A travers les COP, le point de vue algérien est restée inchangé : « le traitement des questions climatiques doit reposer sur la responsabilité historique des pays développés, principaux générateurs de gaz à effet de serre, durant ces dernières décennies, ainsi que la prise en compte des différences entre ces pays et ceux en voie de développement ».

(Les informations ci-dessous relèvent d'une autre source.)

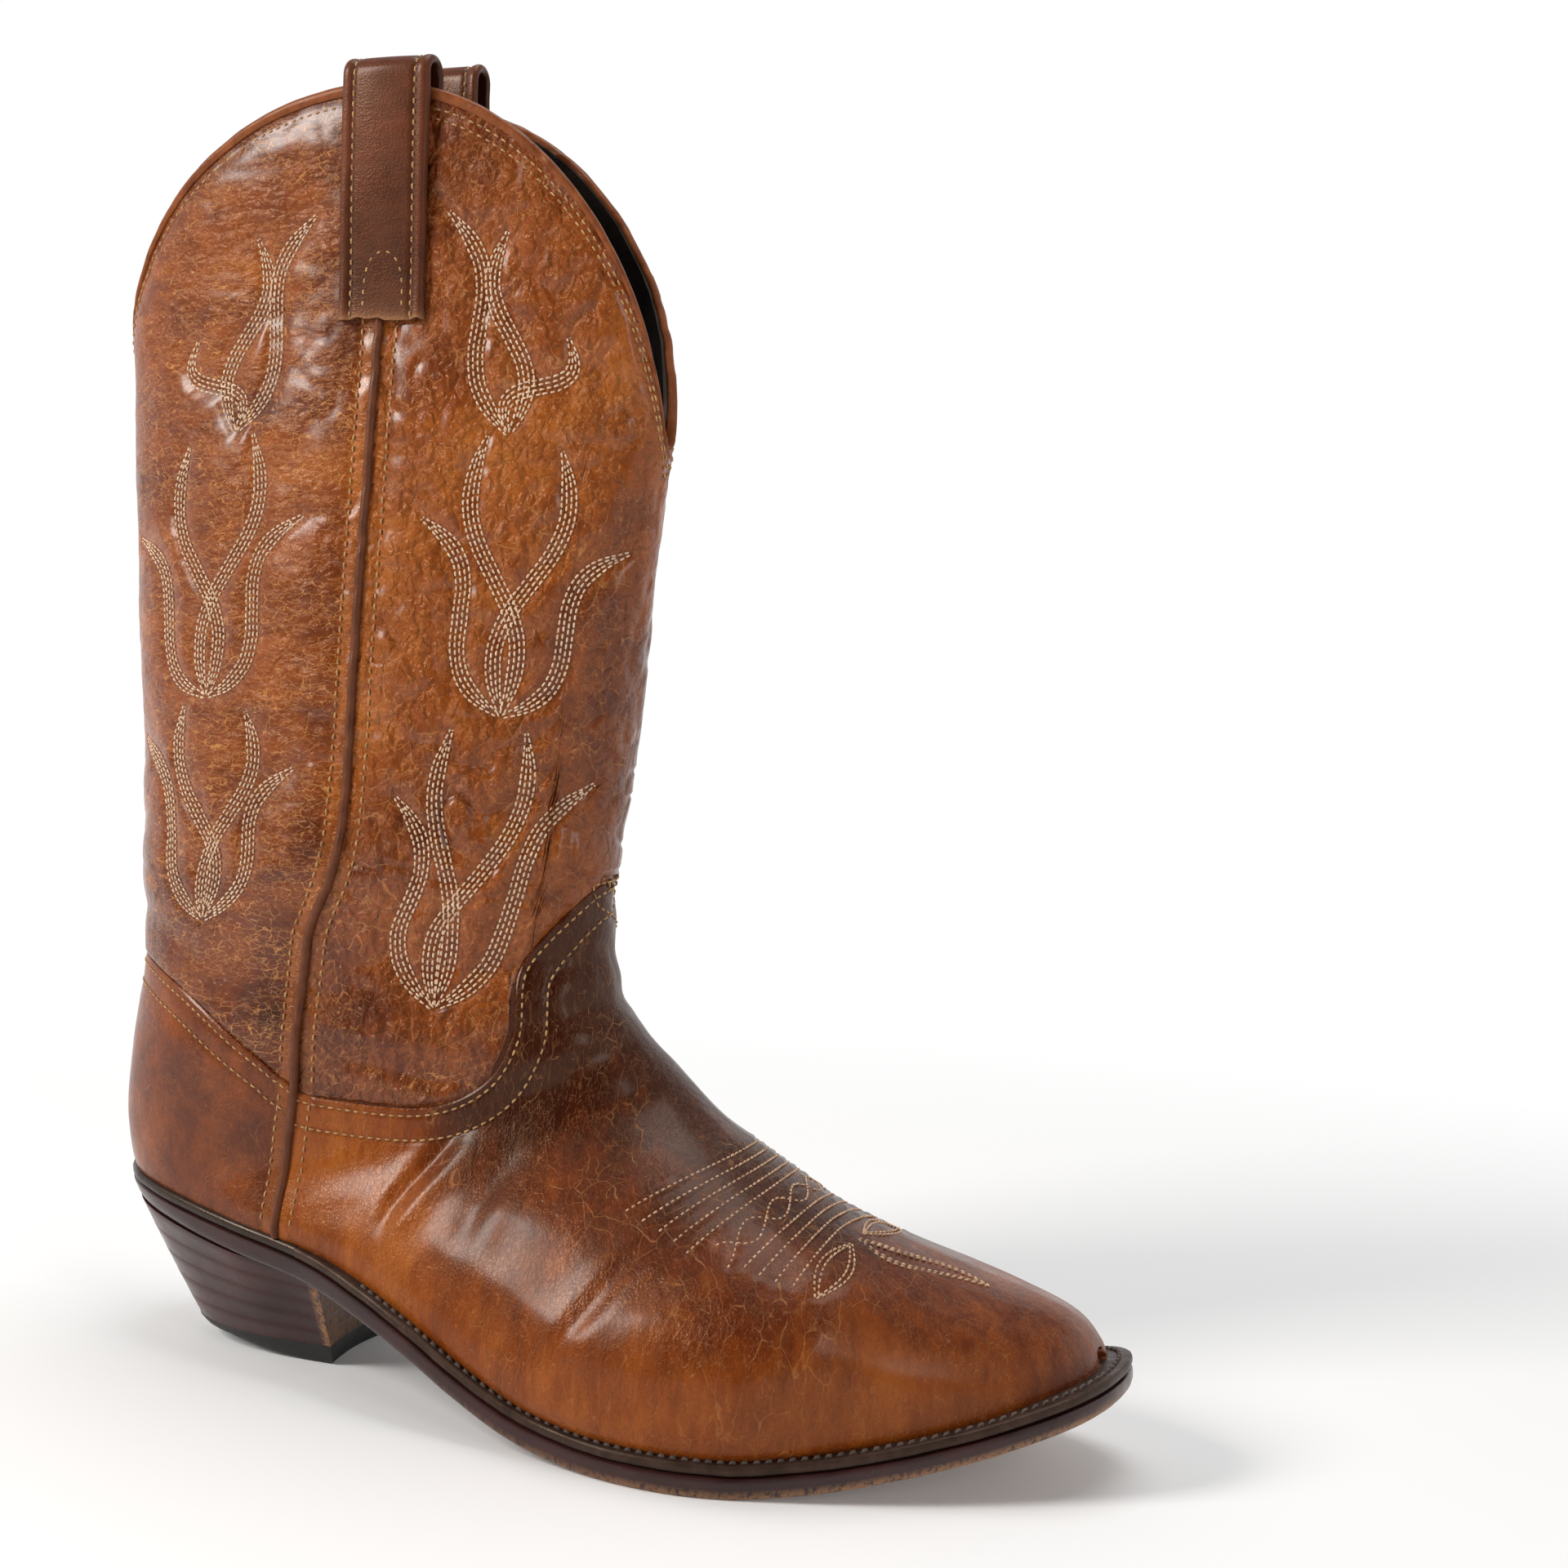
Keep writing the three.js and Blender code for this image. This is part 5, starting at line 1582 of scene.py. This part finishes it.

Pour rappel, l’Accord de Paris sur le climat, adopté en décembre 2015 et ratifié par l’Algérie en octobre 2016, vise à limiter le réchauffement climatique « bien en dessous » du seuil des 2 degrés Celsius, et encourage la poursuite des efforts pour limiter la hausse des températures à 1,5 degré Celsius. C’est le premier accord sur le climat à vocation universelle. L’Accord part du principe des « responsabilités communes, mais différenciées » inscrits dans la Convention de l’ONU sur le climat de 1992 : « les pays développés continuent de montrer la voie en assumant des objectifs de réduction des émissions en chiffres absolus » et les pays en développement « devraient continuer d’accroître leurs efforts d’atténuation ». L’Accord de Paris prévoit d’aider les pays en développement. Le financement promis à ces pays a été fixé à hauteur de 100 milliards de dollars par année jusqu’à 2020 (objectif prorogé à 2025), où il devrait être revu à la hausse. Cette question est encore floue.
Cet article est paru dans La Nouvelle République (Alger) du mardi 10 décembre 2019.